I was particularly pleased that the report noted that we have – what they call - a caring belief in each child at the school. That is something that for me as headmaster is very important. I want King’s to be a place that recognizes and honors the individuality of each student and cares broadly for every child at the school.
Five years ago, the NEASC/CIS recommended ways to enhance the school. What has since been accomplished?
At King’s we are always thinking about ways in which we can improve the quality of the students’ education experience at this school, and I think there have been three broad areas that we have looked to focus on and improve. The first is just the student life experience at this school, I think we’ve made great tremendous strides there, putting more systems in places that allow us to have the kind of residential life and sense of culture and community that our mission asks us to give.

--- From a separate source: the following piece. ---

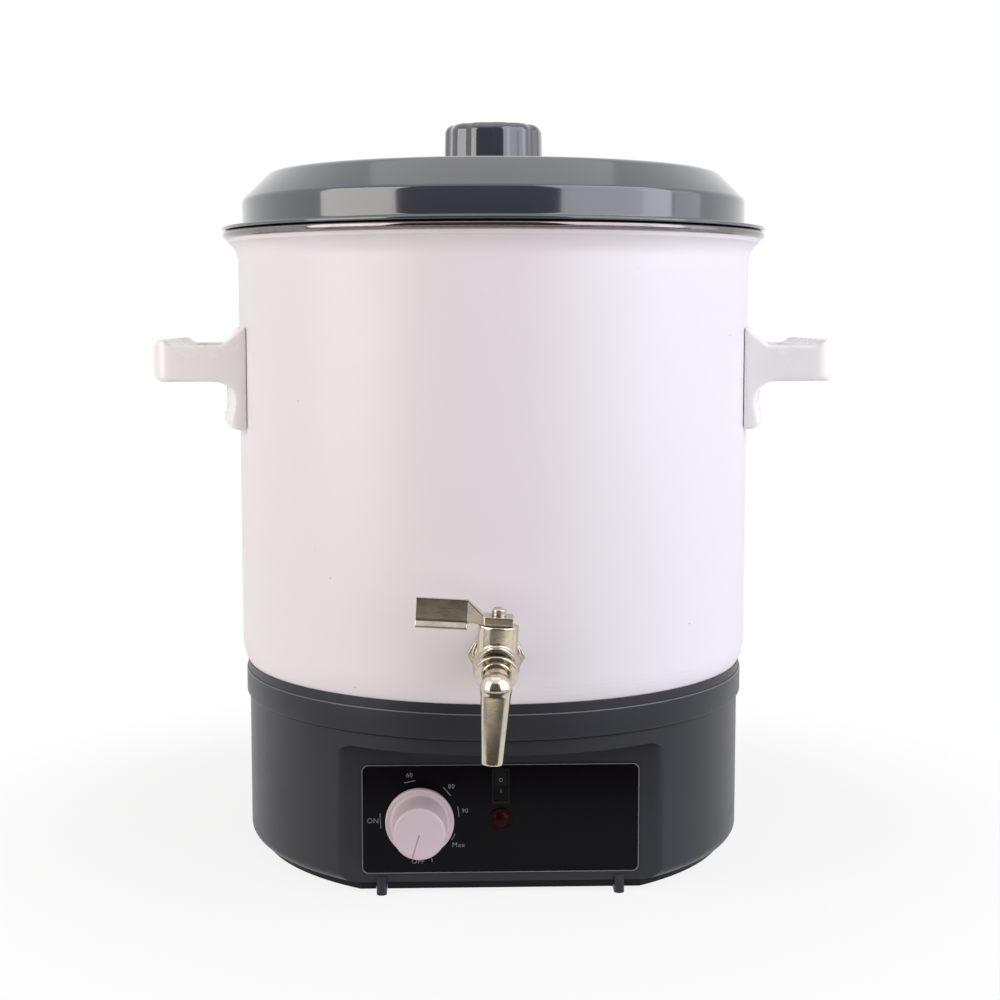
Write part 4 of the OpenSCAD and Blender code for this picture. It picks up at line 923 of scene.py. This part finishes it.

The second area is the curriculum and we try to be as innovative as we can. The Global Online Academy gives our students an amazing range of elective courses that they can take that allows them to pursue their interests and passions. The new Capstone program has been really transformative for the school, and we want to continue to deepen that and broaden that. We’ve also redesigned almost every classroom space in the school. The addition of the Harkness tables and the new, more flexible seating we have in math and science classrooms this year allows our teachers to teach in a different way and really requires that the kids be active and engaged learners who are shaping and controlling their own educations.
The third area and the core of what we do here is faculty and the kind of support that we provide them. We have a very generous professional learning program at this school. More important is the faculty appraisal program that we have developed, that has dramatically improved the quality of teaching and learning at the school. It’s designed to honor the strengths of our faculty, and it is growth oriented.
Why is the addition of the Middle School so important for the school’s future?
We’re not so much starting a middle school as redefining the journey of high school as a six-year experience. The Middle School allows us to admit more kids earlier, so we are going to be able to prepare them better academically but also to help them get ready for leadership. Because this is a values-based community, this longer runway is going to allow us to do more with the kids. So we’re giving more of King’s to more students.
How has the school culture evolved over the past five years?
As the school matures, the culture and sense of community just becomes stronger. What we have now is a program and a school where kids have more opportunities to lead and to take ownership of the ethos and culture of the school. Rather than have a teacher-directed school, what we want is a school where the kids are passing on the culture and values of the school to the younger students. This happened beautifully at the Middle School opening when the Big Brothers and Big Sisters – mentors to the younger students - were welcoming the younger kids, they totally ran the orientation. In my experience the very best schools have a student body that leads and passes on the culture of the school to the younger students. I think that’s the big change that we’ve witnessed.
The report emphasizes developing ‘more creative and authentic forms of performance and assessment’. What does that mean, and what are we doing to achieve that?
There is a lot of testing going on at King’s. Tests are important and our kids do exceptionally well on them. But we want to go beyond this kind of testing mentality and provide students with the kind of challenges and tasks and performances that they are actually going to encounter in the real world. Capstone is a great example. There are no multiple choice tests, it’s all about research, writing, presentation, working collaboratively in groups. It reflects the kind of work that people are asked to do in the real world. So what we want to do is create more opportunities for this kind of real-world, authentic work. I think King’s has an opportunity to do that.
What priorities does King’s want to focus on now?
Two of our most important priorities are financial sustainability and the school’s commitment to educational access through financial aid. We need to continue to work towards a sustainable financial model that will allow future generations of young people to come to King’s, even if their families don’t have the means to pay the tuition. We want King’s to be an engine of opportunity so that the next generation of leaders is not drawn from one narrow segment of society, but drawn more broadly across the entire kingdom. We have to work very hard to make sure that we have the resources to provide that kind of opportunity. We spend over US$ 6 million a year on financial aid, it’s our largest single budget item, and that’s one of the great challenges facing the school.